Editorial backlinks vs other link types
Not every non-editorial link is bad. Directory links, partner links, local citations and selected guest posts can all have a role in a balanced backlink profile. The issue is proportion and purpose.
Editorial backlinks tend to offer the strongest combination of authority, trust and natural relevance. They are harder to win, but they are also less likely to create risk when built properly.
By contrast, links that are easy to acquire at volume often come with weaker quality signals. Some may still support discovery or local visibility, but they rarely offer the same ranking impact as a genuine editorial mention.
For most businesses, the answer is not to ignore every other link type. It is to build a profile that has editorial strength at its core rather than relying on shortcuts. That is the difference between a campaign designed to look good in a spreadsheet and one built to improve organic performance over time.
How to judge whether your editorial link strategy is working
The number of links earned is only part of the picture. A serious campaign should be judged against business outcomes.
Look at the relevance and quality of referring domains. Check whether the links are pointing to pages that matter commercially. Track ranking movement for priority terms, growth in organic traffic and whether referral visits are turning into leads or sales.

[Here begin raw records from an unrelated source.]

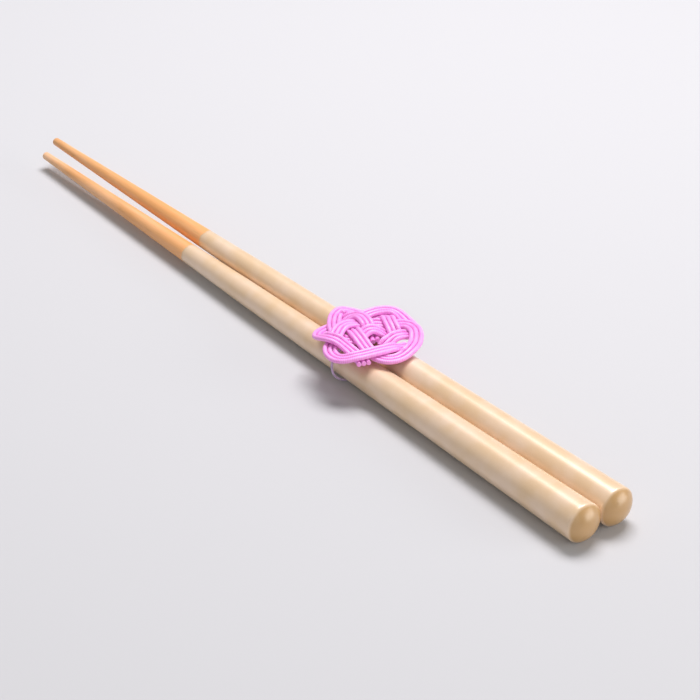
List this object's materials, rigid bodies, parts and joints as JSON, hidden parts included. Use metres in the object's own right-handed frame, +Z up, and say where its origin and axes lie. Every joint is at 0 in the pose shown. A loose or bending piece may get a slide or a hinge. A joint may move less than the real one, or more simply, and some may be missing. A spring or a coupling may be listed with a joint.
{
  "type": "pair of wooden chopsticks tied with a cord knot",
  "caption": "Round tapered wooden chopsticks with pearl lacquered handles, held together by an elastic ring and a flat five-petal knot of pink paper cord.",
  "frame": {"origin": "on the surface the pair lies on, below the middle of its bounding box", "axes": "+X along the sticks towards the handle ends, +Z up"},
  "size_m": [0.21, 0.0248, 0.0119],
  "materials": {
    "lacquered_wood": "pearl lacquer, glossy",
    "elastic": "soft matt",
    "paper_cord": "silky"
  },
  "bodies": {
    "root": {"left_chopstick": "lacquered_wood", "right_chopstick": "lacquered_wood", "elastic_ring": "elastic", "left_band_cord_1": "paper_cord", "left_band_cord_2": "paper_cord", "left_band_cord_3": "paper_cord", "front_band_cord_1": "paper_cord", "front_band_cord_2": "paper_cord", "front_band_cord_3": "paper_cord", "back_band_cord_1": "paper_cord", "back_band_cord_2": "paper_cord", "back_band_cord_3": "paper_cord"}
  },
  "joints": []
}
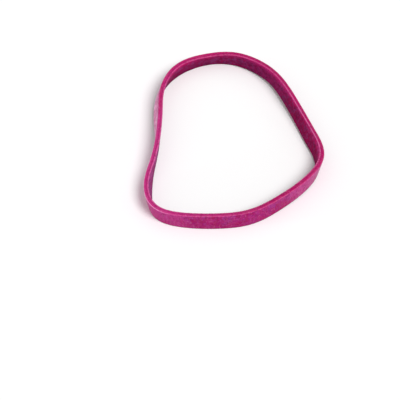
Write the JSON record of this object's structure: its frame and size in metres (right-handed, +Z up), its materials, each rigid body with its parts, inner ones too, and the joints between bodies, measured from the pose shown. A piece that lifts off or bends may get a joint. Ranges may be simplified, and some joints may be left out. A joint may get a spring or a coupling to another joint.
{
  "type": "rubber band",
  "caption": "Flat-cut rubber band lying open on its edge as a soft, slightly twisted oval loop, for holding papers and small things together.",
  "frame": {"origin": "centre of the loop's outline, on the surface that the band lies on", "axes": "+Z up, across the cut width of the band; +Y along the loop's longer way, away from the near stretch; +X to the right of it"},
  "size_m": [0.033, 0.0476, 0.004],
  "materials": {
    "rubber": "matt dyed rubber with a faint powdery bloom"
  },
  "bodies": {
    "root": {"band": "rubber"}
  },
  "joints": []
}
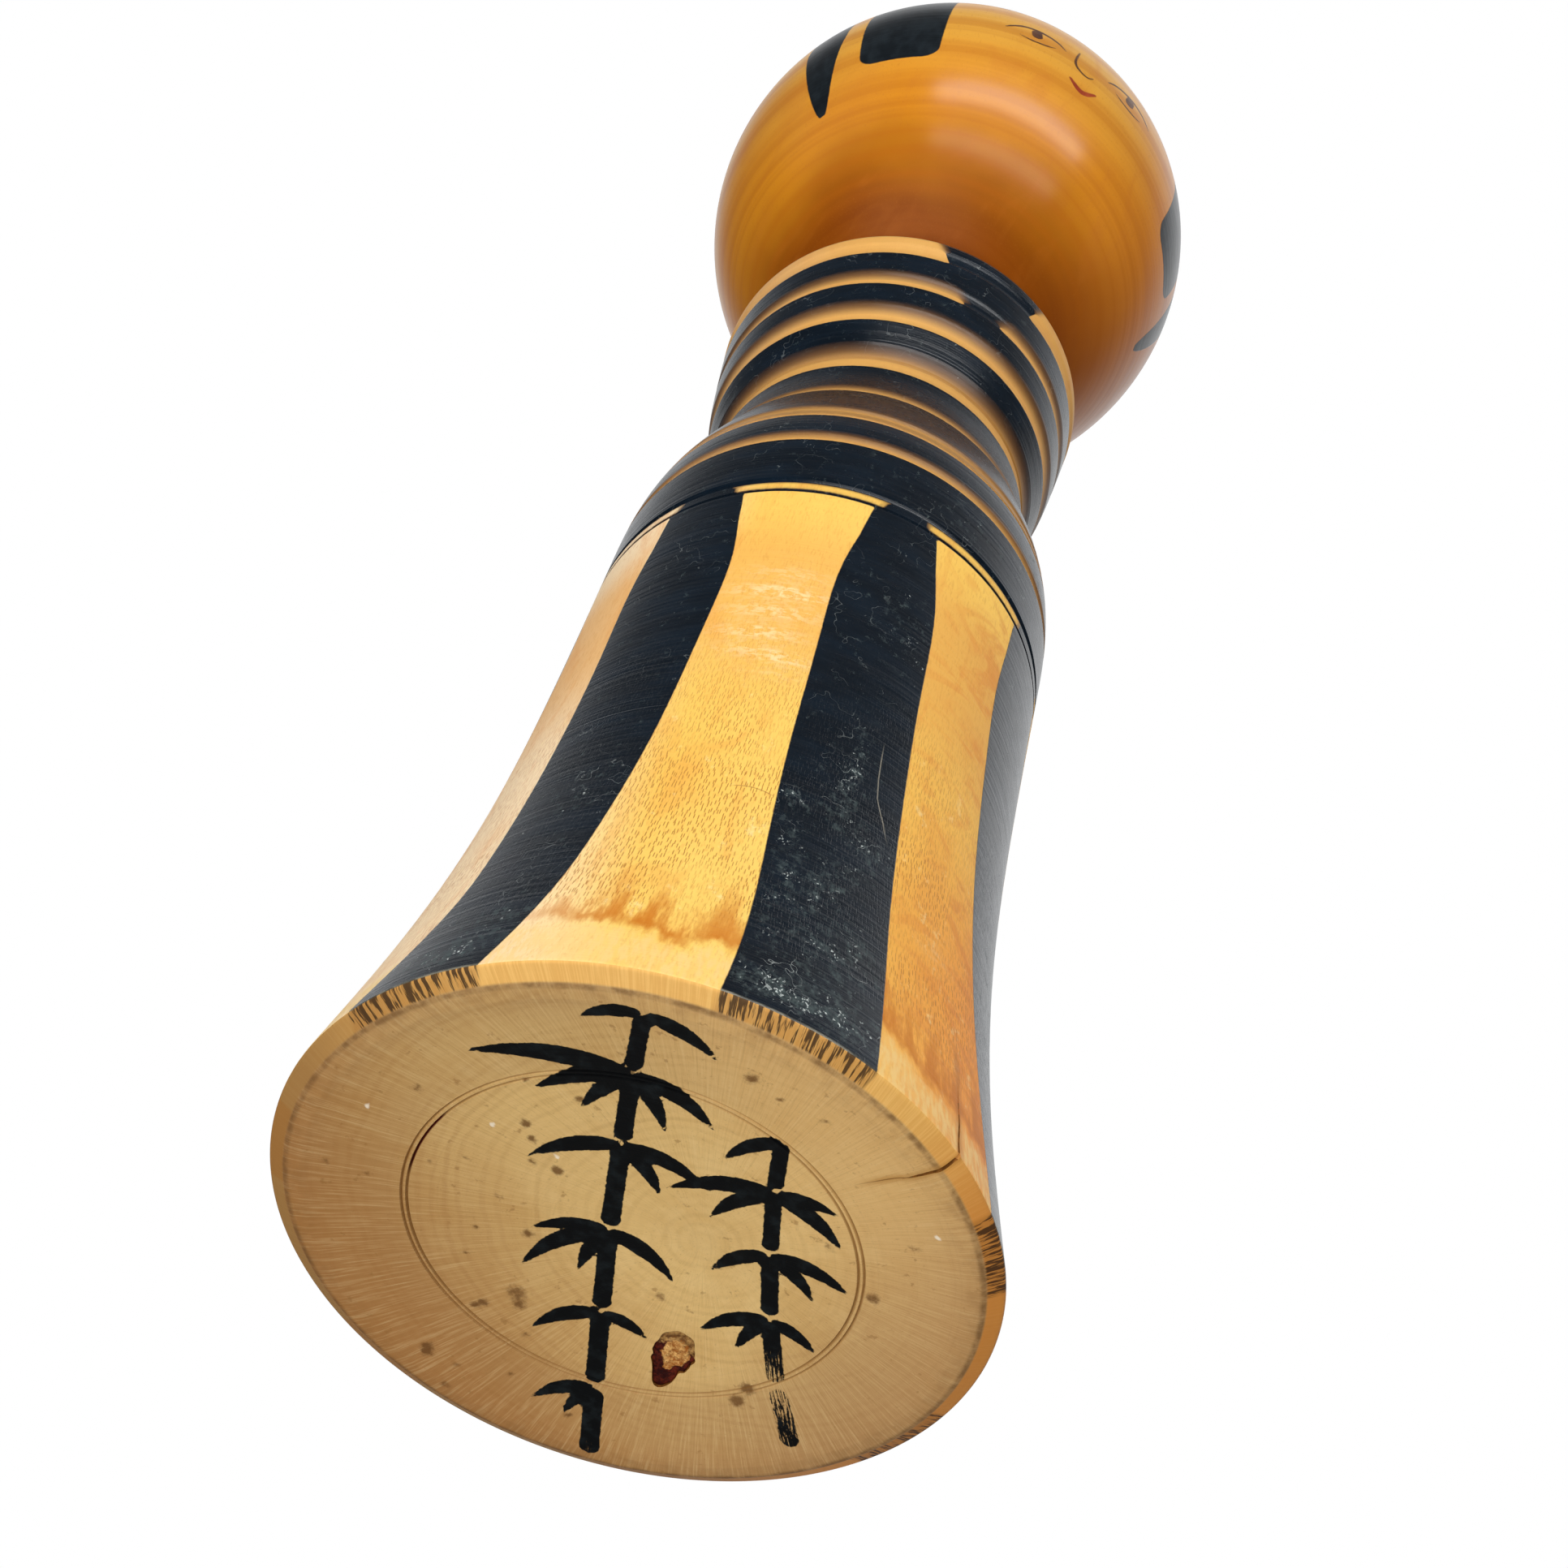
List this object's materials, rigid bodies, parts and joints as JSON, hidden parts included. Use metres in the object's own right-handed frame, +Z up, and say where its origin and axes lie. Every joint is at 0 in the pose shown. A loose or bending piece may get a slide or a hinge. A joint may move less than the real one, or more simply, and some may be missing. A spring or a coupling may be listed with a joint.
{
  "type": "turned wooden doll",
  "caption": "Standing lathe-turned doll: a waisted body with a flared striped skirt and ringed chest, and a round head on a tenon that turns in the body's socket.",
  "frame": {"origin": "centre of the foot's standing ring, on the turning axis, at the height of the table it stands on", "axes": "+Z up along the turning axis from the foot to the head; the face and the front of the body look along -Y; +X is the doll's left-hand side"},
  "size_m": [0.071, 0.071, 0.24],
  "materials": {
    "body_wood": "waxed pale wood with satin black painted stripes and rings",
    "head_wood": "glossy amber varnish with black painted hair",
    "knot_wood": "raw dark knot with a bark ring"
  },
  "bodies": {
    "body": {"body": "body_wood", "base_knot": "knot_wood"},
    "head": {"head": "head_wood"}
  },
  "joints": [
    {"name": "head_turn", "type": "hinge", "parent": "body", "child": "head", "pos_m": [0, 0, 0.168], "axis": [0, 0, 1], "continuous": true}
  ]
}
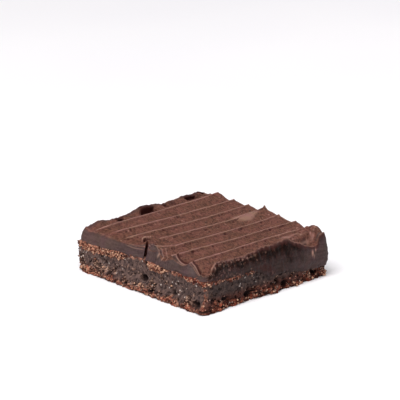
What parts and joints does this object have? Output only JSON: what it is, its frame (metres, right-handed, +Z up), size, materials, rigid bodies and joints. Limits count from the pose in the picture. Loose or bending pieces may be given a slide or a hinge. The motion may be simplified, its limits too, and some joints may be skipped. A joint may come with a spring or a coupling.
{
  "type": "brownie",
  "caption": "Cut rectangle of chocolate brownie: dense crumb between a top and a bottom crust, under thick icing combed into long ridges, with a crack in one side.",
  "frame": {"origin": "middle of the flat base of the cut rectangle, on the surface it rests on", "axes": "+Z up, +X along the combed ridges, +Y across them and along the longer side"},
  "size_m": [0.0772, 0.0856, 0.0234],
  "materials": {
    "cake": "matt dark chocolate crumb with a paler baked crust along its top and bottom edges",
    "icing": "soft satin chocolate fudge icing, drawn out by a comb"
  },
  "bodies": {
    "root": {"cake": "cake", "icing": "icing"}
  },
  "joints": []
}
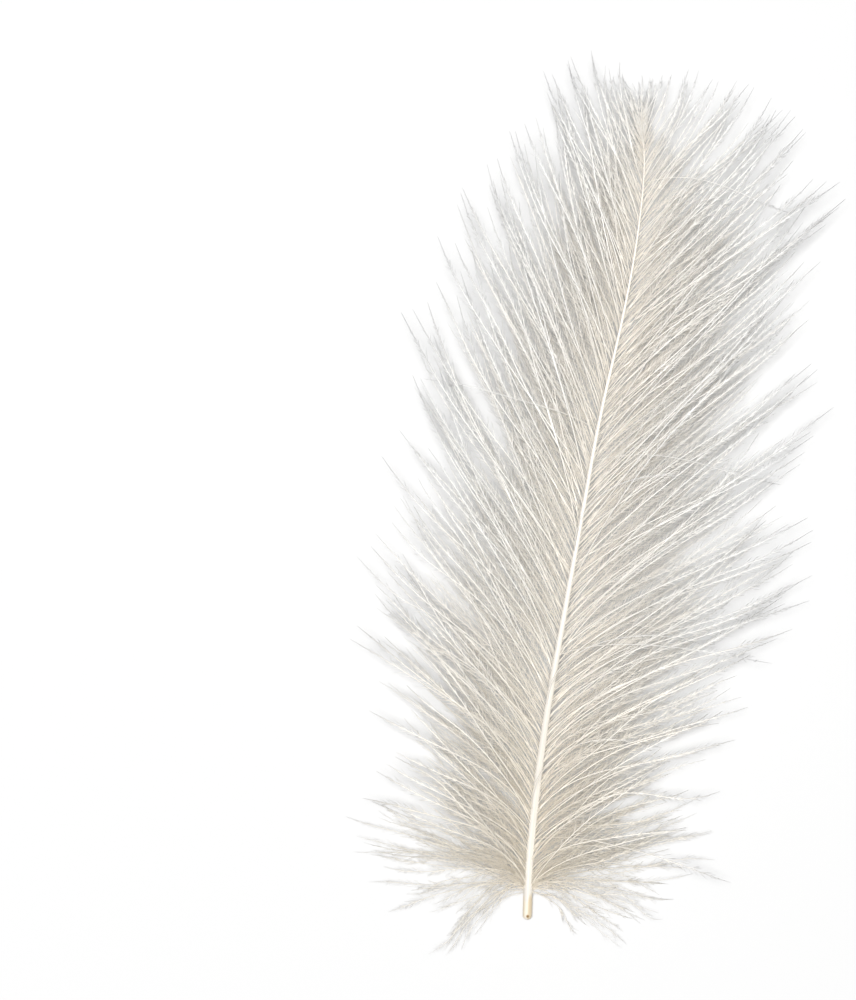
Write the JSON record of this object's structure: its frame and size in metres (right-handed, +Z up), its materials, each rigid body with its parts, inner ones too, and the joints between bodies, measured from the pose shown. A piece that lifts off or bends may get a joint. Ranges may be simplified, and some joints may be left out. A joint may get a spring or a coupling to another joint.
{
  "type": "cul de canard feather",
  "caption": "Soft cream-white downy feather lying flat: a thin bowed shaft with a short bare quill and fluffy vanes of fine loose barbs on both sides.",
  "frame": {"origin": "under the middle of the feather's bounding box, on the surface it lies on", "axes": "+Y along the feather from the quill towards the tip, +X to the right of the shaft seen from above, +Z up from the surface it lies on"},
  "size_m": [0.042, 0.0763, 0.0063],
  "materials": {
    "down": "matte",
    "shaft": "satin"
  },
  "bodies": {
    "root": {"feather": "down"}
  },
  "joints": []
}
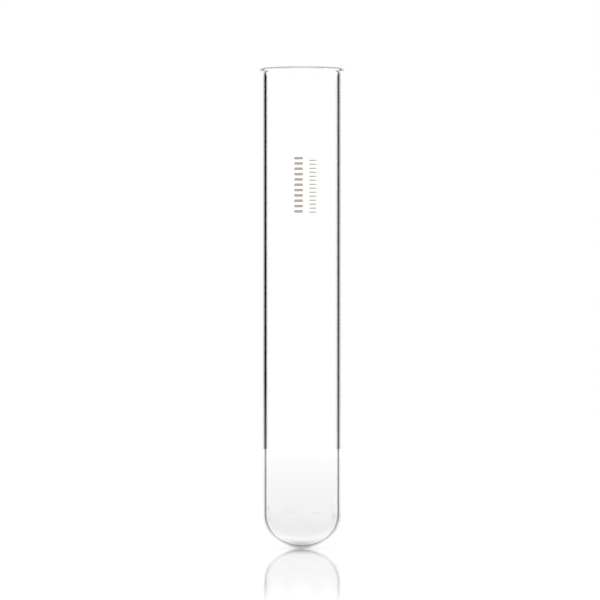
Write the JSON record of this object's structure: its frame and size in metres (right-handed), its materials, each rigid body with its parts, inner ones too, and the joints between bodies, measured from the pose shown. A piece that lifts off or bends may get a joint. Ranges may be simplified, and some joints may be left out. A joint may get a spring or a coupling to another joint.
{
  "type": "test tube",
  "caption": "Clear glass tube with a flared, fire-polished rim and a round closed end, for holding and heating small samples.",
  "frame": {"origin": "lowest point of the round bottom, on the tube's axis", "axes": "+Z along the axis from the closed end to the mouth; the marking is on the -Y side"},
  "size_m": [0.0266, 0.0266, 0.15],
  "materials": {
    "clear_glass": "clear, fire-polished borosilicate glass",
    "bold_enamel": "matt beige-grey fired-on enamel",
    "fine_enamel": "matt beige-grey fired-on enamel, thinly printed"
  },
  "bodies": {
    "root": {"glass_tube": "clear_glass", "bold_marking": "bold_enamel", "fine_marking": "fine_enamel"}
  },
  "joints": []
}
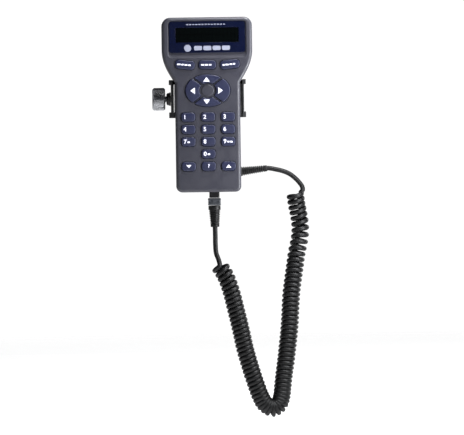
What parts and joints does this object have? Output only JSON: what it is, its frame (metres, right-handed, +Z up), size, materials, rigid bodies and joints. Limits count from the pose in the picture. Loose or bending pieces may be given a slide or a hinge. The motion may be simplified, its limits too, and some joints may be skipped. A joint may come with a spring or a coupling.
{
  "type": "telescope hand controller",
  "caption": "Handheld keypad controller with a display, gripped in a wall holder by a thumb screw, with a curly cord and plugs.",
  "frame": {"origin": "centre of the holder's back face, where it is screwed to the host", "axes": "+Z up along the handset, +Y out of the holder's back face, keys face -Y"},
  "size_m": [0.1483, 0.0554, 0.3803],
  "materials": {
    "casing": "fine moulded grain, dark blue-grey",
    "panel": "glossy navy printed panel",
    "window": "glossy, nearly black",
    "key_rubber": "matt moulded rubber, dark violet-blue",
    "mat_rubber": "matt moulded rubber",
    "board": "green solder mask",
    "chip": "moulded black epoxy",
    "tin": "bright tin plate",
    "screw_steel": "zinc plated",
    "red_lens": "clear red, polished",
    "black_plastic": "moulded black",
    "hood_grey": "satin light grey",
    "cord_black": "smooth black jacket, satin",
    "holder_paint": "fine black crackle paint",
    "pad_rubber": "matt foam rubber",
    "nickel": "brushed nickel plate",
    "knob_chrome": "satin chrome, knurled rim"
  },
  "bodies": {
    "holder": {"holder_bracket": "holder_paint", "holder_screw_lower": "screw_steel", "holder_screw_upper": "screw_steel", "back_pad": "pad_rubber", "side_pad": "pad_rubber", "screw_boss": "holder_paint", "coil": "cord_black", "lead_host": "cord_black", "host_boot": "cord_black", "host_plug": "black_plastic"},
    "handset": {"front_casing": "casing", "rear_casing": "casing", "display_panel": "panel", "display_window": "window", "light_lens": "red_lens", "cord_jack": "black_plastic", "handset_plug": "black_plastic", "plug_hood": "hood_grey", "handset_boot": "cord_black", "lead_handset": "cord_black", "display_frame": "tin", "display_module": "chip", "display_header": "black_plastic", "keypad_mat": "mat_rubber", "main_board": "board", "processor_chip": "chip", "memory_chip": "chip", "buzzer": "black_plastic", "casing_screw_1": "screw_steel", "casing_screw_2": "screw_steel", "casing_screw_3": "screw_steel", "casing_screw_4": "screw_steel"},
    "key_enter": {"key_enter": "key_rubber"},
    "key_mode": {"key_mode": "key_rubber"},
    "key_go": {"key_go": "key_rubber"},
    "key_arrow_right": {"key_arrow_right": "key_rubber"},
    "key_arrow_up": {"key_arrow_up": "key_rubber"},
    "key_arrow_left": {"key_arrow_left": "key_rubber"},
    "key_arrow_down": {"key_arrow_down": "key_rubber"},
    "key_1": {"key_1": "key_rubber"},
    "key_2": {"key_2": "key_rubber"},
    "key_3": {"key_3": "key_rubber"},
    "key_4": {"key_4": "key_rubber"},
    "key_5": {"key_5": "key_rubber"},
    "key_6": {"key_6": "key_rubber"},
    "key_7": {"key_7": "key_rubber"},
    "key_8": {"key_8": "key_rubber"},
    "key_9": {"key_9": "key_rubber"},
    "key_0": {"key_0": "key_rubber"},
    "key_scroll_down": {"key_scroll_down": "key_rubber"},
    "key_help": {"key_help": "key_rubber"},
    "key_scroll_up": {"key_scroll_up": "key_rubber"},
    "clamp_plate": {"clamp_plate": "nickel"},
    "thumb_screw": {"screw_stud": "screw_steel", "clamp_knob": "knob_chrome"}
  },
  "joints": [
    {"name": "handset_pull", "type": "slide", "parent": "holder", "child": "handset", "axis": [0, -1, 0], "range_m": [0, 0.028]},
    {"name": "key_enter_press", "type": "slide", "parent": "handset", "child": "key_enter", "axis": [0, 1, 0], "range_m": [0, 0.0009], "stiffness_N_per_m": 1200},
    {"name": "key_mode_press", "type": "slide", "parent": "handset", "child": "key_mode", "axis": [0, 1, 0], "range_m": [0, 0.0009], "stiffness_N_per_m": 1200},
    {"name": "key_go_press", "type": "slide", "parent": "handset", "child": "key_go", "axis": [0, 1, 0], "range_m": [0, 0.0009], "stiffness_N_per_m": 1200},
    {"name": "key_arrow_right_press", "type": "slide", "parent": "handset", "child": "key_arrow_right", "axis": [0, 1, 0], "range_m": [0, 0.0009], "stiffness_N_per_m": 1200},
    {"name": "key_arrow_up_press", "type": "slide", "parent": "handset", "child": "key_arrow_up", "axis": [0, 1, 0], "range_m": [0, 0.0009], "stiffness_N_per_m": 1200},
    {"name": "key_arrow_left_press", "type": "slide", "parent": "handset", "child": "key_arrow_left", "axis": [0, 1, 0], "range_m": [0, 0.0009], "stiffness_N_per_m": 1200},
    {"name": "key_arrow_down_press", "type": "slide", "parent": "handset", "child": "key_arrow_down", "axis": [0, 1, 0], "range_m": [0, 0.0009], "stiffness_N_per_m": 1200},
    {"name": "key_1_press", "type": "slide", "parent": "handset", "child": "key_1", "axis": [0, 1, 0], "range_m": [0, 0.0009], "stiffness_N_per_m": 1200},
    {"name": "key_2_press", "type": "slide", "parent": "handset", "child": "key_2", "axis": [0, 1, 0], "range_m": [0, 0.0009], "stiffness_N_per_m": 1200},
    {"name": "key_3_press", "type": "slide", "parent": "handset", "child": "key_3", "axis": [0, 1, 0], "range_m": [0, 0.0009], "stiffness_N_per_m": 1200},
    {"name": "key_4_press", "type": "slide", "parent": "handset", "child": "key_4", "axis": [0, 1, 0], "range_m": [0, 0.0009], "stiffness_N_per_m": 1200},
    {"name": "key_5_press", "type": "slide", "parent": "handset", "child": "key_5", "axis": [0, 1, 0], "range_m": [0, 0.0009], "stiffness_N_per_m": 1200},
    {"name": "key_6_press", "type": "slide", "parent": "handset", "child": "key_6", "axis": [0, 1, 0], "range_m": [0, 0.0009], "stiffness_N_per_m": 1200},
    {"name": "key_7_press", "type": "slide", "parent": "handset", "child": "key_7", "axis": [0, 1, 0], "range_m": [0, 0.0009], "stiffness_N_per_m": 1200},
    {"name": "key_8_press", "type": "slide", "parent": "handset", "child": "key_8", "axis": [0, 1, 0], "range_m": [0, 0.0009], "stiffness_N_per_m": 1200},
    {"name": "key_9_press", "type": "slide", "parent": "handset", "child": "key_9", "axis": [0, 1, 0], "range_m": [0, 0.0009], "stiffness_N_per_m": 1200},
    {"name": "key_0_press", "type": "slide", "parent": "handset", "child": "key_0", "axis": [0, 1, 0], "range_m": [0, 0.0009], "stiffness_N_per_m": 1200},
    {"name": "key_scroll_down_press", "type": "slide", "parent": "handset", "child": "key_scroll_down", "axis": [0, 1, 0], "range_m": [0, 0.0009], "stiffness_N_per_m": 1200},
    {"name": "key_help_press", "type": "slide", "parent": "handset", "child": "key_help", "axis": [0, 1, 0], "range_m": [0, 0.0009], "stiffness_N_per_m": 1200},
    {"name": "key_scroll_up_press", "type": "slide", "parent": "handset", "child": "key_scroll_up", "axis": [0, 1, 0], "range_m": [0, 0.0009], "stiffness_N_per_m": 1200},
    {"name": "clamp_plate_slide", "type": "slide", "parent": "holder", "child": "clamp_plate", "axis": [1, 0, 0], "range_m": [-0.0005, 0]},
    {"name": "thumb_screw_turn", "type": "hinge", "parent": "clamp_plate", "child": "thumb_screw", "pos_m": [-0.04, -0.012, 0], "axis": [1, 0, 0], "range_deg": [-180.5, 0]}
  ],
  "couplings": [
    {"joint": "thumb_screw_turn", "follows": "clamp_plate_slide", "rad_per_m": 6283.2}
  ]
}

It is also worth watching how your authority develops over time. If stronger sites begin citing your brand more often, that usually signals the campaign is building momentum. Editorial backlinks can have a compounding effect when your business becomes a recognised source in its niche.
At The Link Builder, this is why manual link acquisition matters so much. Editorial links are not a commodity. They are the result of targeted research, proper outreach and content worth placing on real websites.
If your business depends on search visibility, editorial backlinks are not just a nice extra. They are one of the clearest ways to build authority that lasts. The challenge is not knowing they matter. It is being willing to earn them properly, with the patience and strategy that real SEO growth demands.